Stated goal: Write out the listing below again, precisely as it is given.
─── Source data
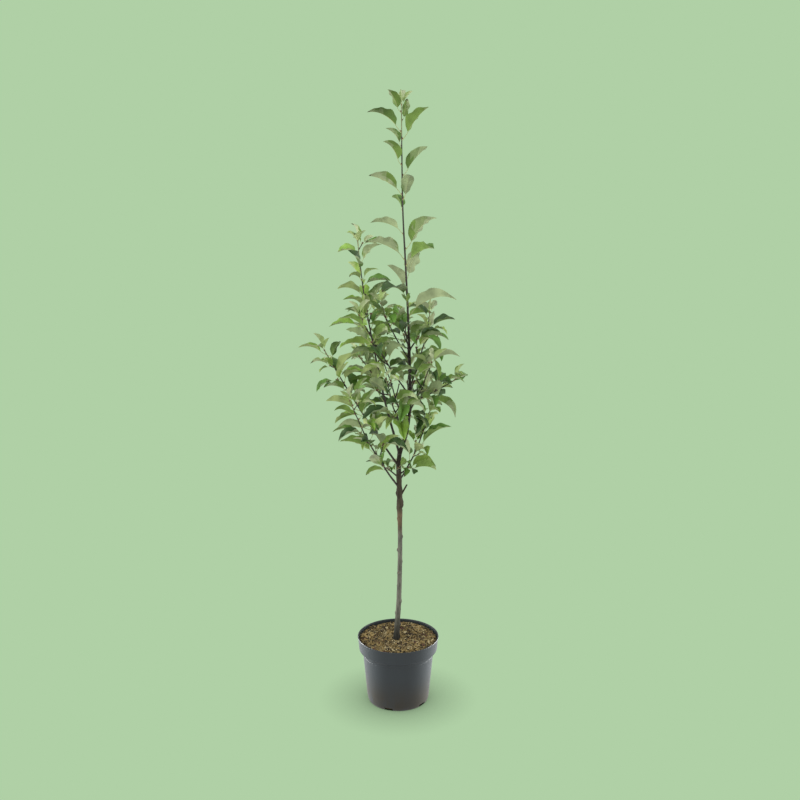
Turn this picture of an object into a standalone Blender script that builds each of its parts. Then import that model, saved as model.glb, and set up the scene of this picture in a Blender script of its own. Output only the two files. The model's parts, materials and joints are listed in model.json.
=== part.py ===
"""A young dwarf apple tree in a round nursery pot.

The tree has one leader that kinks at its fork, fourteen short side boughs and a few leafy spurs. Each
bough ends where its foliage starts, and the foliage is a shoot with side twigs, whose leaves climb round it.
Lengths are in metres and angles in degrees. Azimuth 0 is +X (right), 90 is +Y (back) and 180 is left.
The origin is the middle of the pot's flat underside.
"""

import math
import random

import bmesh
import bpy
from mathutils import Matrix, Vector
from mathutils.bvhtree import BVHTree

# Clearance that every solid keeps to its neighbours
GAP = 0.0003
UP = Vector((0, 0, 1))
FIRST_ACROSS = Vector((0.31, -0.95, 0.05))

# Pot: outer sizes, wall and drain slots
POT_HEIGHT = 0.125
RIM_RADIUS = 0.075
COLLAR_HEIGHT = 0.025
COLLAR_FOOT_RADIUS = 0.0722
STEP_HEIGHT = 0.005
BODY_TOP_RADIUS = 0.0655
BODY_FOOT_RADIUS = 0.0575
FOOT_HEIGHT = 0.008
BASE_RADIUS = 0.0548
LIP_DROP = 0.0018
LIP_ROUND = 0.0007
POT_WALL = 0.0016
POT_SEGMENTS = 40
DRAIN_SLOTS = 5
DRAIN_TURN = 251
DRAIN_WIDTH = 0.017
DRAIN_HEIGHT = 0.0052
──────
Exercise solution:
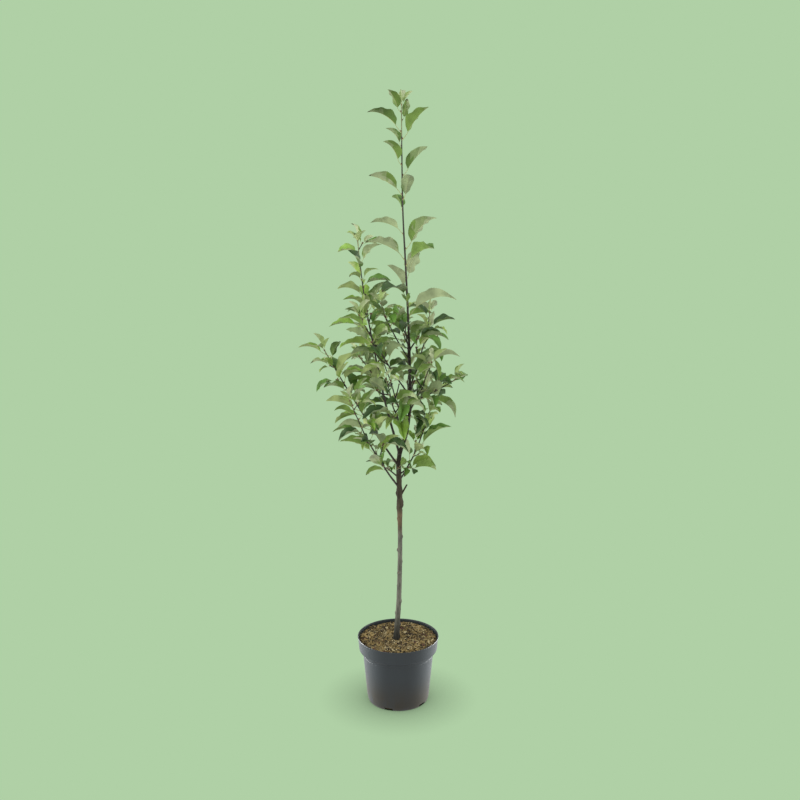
Turn this picture of an object into a standalone Blender script that builds each of its parts. Then import that model, saved as model.glb, and set up the scene of this picture in a Blender script of its own. Output only the two files. The model's parts, materials and joints are listed in model.json.
=== part.py ===
"""A young dwarf apple tree in a round nursery pot.

The tree has one leader that kinks at its fork, fourteen short side boughs and a few leafy spurs. Each
bough ends where its foliage starts, and the foliage is a shoot with side twigs, whose leaves climb round it.
Lengths are in metres and angles in degrees. Azimuth 0 is +X (right), 90 is +Y (back) and 180 is left.
The origin is the middle of the pot's flat underside.
"""

import math
import random

import bmesh
import bpy
from mathutils import Matrix, Vector
from mathutils.bvhtree import BVHTree

# Clearance that every solid keeps to its neighbours
GAP = 0.0003
UP = Vector((0, 0, 1))
FIRST_ACROSS = Vector((0.31, -0.95, 0.05))

# Pot: outer sizes, wall and drain slots
POT_HEIGHT = 0.125
RIM_RADIUS = 0.075
COLLAR_HEIGHT = 0.025
COLLAR_FOOT_RADIUS = 0.0722
STEP_HEIGHT = 0.005
BODY_TOP_RADIUS = 0.0655
BODY_FOOT_RADIUS = 0.0575
FOOT_HEIGHT = 0.008
BASE_RADIUS = 0.0548
LIP_DROP = 0.0018
LIP_ROUND = 0.0007
POT_WALL = 0.0016
POT_SEGMENTS = 40
DRAIN_SLOTS = 5
DRAIN_TURN = 251
DRAIN_WIDTH = 0.017
DRAIN_HEIGHT = 0.0052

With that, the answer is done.